Task to carry out
Begin with the first line of the listing and quote every line through the one containing "from math import sqrt"; give only those lines.

Data provided
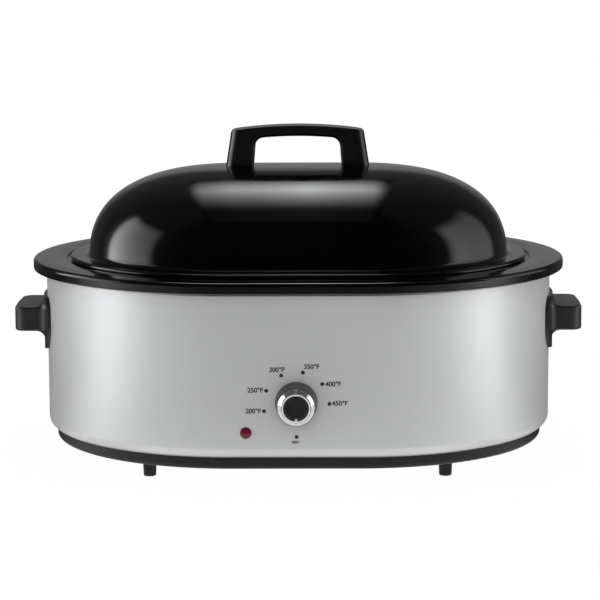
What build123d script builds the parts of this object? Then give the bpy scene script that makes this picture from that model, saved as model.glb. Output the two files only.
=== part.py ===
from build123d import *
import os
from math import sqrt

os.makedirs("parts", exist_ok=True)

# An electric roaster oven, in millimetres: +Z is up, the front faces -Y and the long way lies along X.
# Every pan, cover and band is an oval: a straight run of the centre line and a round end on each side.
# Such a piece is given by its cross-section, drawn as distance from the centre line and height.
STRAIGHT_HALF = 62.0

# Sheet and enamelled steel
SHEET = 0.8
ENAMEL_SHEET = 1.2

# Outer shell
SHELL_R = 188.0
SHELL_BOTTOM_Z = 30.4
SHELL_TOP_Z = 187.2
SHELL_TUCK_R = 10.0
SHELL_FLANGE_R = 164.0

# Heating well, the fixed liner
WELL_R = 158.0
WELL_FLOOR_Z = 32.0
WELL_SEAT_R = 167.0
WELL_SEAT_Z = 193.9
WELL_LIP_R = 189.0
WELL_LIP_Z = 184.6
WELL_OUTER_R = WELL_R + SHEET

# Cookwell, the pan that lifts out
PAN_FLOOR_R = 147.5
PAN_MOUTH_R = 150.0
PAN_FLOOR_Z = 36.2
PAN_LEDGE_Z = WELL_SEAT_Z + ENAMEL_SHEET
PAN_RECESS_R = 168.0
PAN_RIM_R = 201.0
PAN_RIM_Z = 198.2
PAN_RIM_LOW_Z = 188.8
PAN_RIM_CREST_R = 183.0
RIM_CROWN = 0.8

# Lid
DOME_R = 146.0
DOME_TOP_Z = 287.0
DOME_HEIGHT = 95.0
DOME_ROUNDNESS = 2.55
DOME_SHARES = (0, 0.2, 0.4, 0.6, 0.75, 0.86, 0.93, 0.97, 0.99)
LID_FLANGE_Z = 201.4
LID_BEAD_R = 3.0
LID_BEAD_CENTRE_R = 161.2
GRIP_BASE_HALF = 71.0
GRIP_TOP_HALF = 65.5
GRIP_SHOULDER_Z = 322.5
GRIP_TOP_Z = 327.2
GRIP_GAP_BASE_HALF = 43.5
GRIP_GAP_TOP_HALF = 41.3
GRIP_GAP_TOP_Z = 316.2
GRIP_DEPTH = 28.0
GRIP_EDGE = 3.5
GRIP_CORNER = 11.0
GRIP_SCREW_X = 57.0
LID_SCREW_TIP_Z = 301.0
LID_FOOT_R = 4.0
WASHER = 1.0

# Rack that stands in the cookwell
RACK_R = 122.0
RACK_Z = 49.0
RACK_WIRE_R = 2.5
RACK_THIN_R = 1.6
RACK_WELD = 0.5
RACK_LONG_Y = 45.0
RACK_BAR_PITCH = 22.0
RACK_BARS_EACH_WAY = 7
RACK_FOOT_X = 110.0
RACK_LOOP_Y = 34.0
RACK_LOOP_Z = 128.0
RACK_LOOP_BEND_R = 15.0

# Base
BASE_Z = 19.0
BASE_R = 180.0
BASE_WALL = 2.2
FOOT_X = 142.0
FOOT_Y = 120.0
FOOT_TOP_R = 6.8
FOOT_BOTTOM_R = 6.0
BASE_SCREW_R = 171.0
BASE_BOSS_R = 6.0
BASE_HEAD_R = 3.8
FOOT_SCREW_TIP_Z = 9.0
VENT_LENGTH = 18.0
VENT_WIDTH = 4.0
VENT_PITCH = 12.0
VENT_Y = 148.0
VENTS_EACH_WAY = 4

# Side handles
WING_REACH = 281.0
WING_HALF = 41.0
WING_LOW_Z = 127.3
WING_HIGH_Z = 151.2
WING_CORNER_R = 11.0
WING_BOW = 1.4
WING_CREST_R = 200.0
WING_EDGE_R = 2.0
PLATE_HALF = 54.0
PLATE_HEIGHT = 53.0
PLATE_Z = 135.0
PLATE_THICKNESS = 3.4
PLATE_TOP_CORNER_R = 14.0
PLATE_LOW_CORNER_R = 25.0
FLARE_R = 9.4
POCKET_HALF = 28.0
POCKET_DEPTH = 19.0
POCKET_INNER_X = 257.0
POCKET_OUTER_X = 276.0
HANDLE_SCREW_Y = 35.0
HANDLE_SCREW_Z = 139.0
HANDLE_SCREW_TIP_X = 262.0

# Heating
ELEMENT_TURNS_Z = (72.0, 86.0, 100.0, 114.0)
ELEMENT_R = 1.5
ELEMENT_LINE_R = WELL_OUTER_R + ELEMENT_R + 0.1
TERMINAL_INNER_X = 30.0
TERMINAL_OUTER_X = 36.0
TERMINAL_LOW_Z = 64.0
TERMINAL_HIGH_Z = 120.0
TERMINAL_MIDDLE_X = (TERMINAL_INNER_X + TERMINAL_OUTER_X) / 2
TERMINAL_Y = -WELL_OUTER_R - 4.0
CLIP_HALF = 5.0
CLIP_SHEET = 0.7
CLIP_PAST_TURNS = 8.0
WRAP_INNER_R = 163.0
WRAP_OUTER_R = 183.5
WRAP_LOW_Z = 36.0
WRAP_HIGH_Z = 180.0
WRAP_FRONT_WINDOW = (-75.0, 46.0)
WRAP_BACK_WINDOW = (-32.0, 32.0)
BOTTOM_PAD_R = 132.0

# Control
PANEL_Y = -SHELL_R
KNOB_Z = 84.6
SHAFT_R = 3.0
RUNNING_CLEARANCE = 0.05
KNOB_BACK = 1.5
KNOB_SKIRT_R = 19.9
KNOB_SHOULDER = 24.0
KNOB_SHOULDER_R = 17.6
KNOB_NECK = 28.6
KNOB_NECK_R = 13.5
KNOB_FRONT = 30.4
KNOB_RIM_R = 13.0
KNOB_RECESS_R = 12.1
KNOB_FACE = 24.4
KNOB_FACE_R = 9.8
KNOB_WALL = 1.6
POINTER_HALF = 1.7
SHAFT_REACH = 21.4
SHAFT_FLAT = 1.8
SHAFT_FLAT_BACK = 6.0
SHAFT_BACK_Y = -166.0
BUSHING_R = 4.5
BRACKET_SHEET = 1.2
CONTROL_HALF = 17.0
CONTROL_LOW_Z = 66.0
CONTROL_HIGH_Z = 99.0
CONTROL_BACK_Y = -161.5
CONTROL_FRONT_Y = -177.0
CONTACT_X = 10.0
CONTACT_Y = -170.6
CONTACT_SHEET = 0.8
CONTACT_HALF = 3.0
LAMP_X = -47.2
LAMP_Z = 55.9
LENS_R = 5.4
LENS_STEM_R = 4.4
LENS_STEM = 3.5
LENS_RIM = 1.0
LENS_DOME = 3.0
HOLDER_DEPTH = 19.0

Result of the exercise
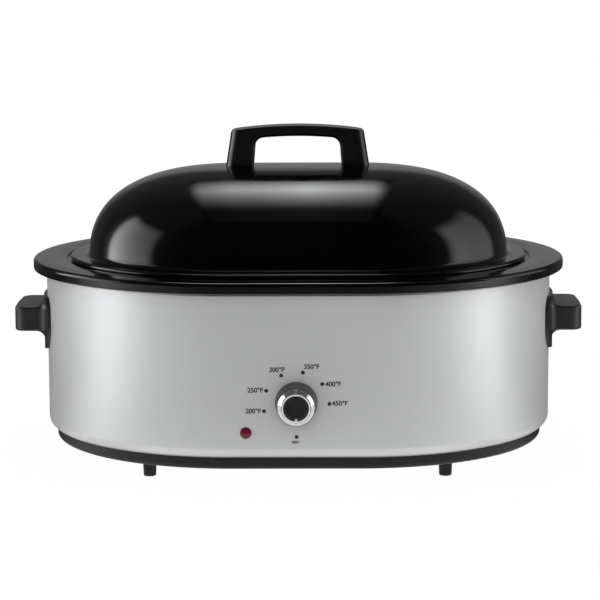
What build123d script builds the parts of this object? Then give the bpy scene script that makes this picture from that model, saved as model.glb. Output the two files only.
=== part.py ===
from build123d import *
import os
from math import sqrt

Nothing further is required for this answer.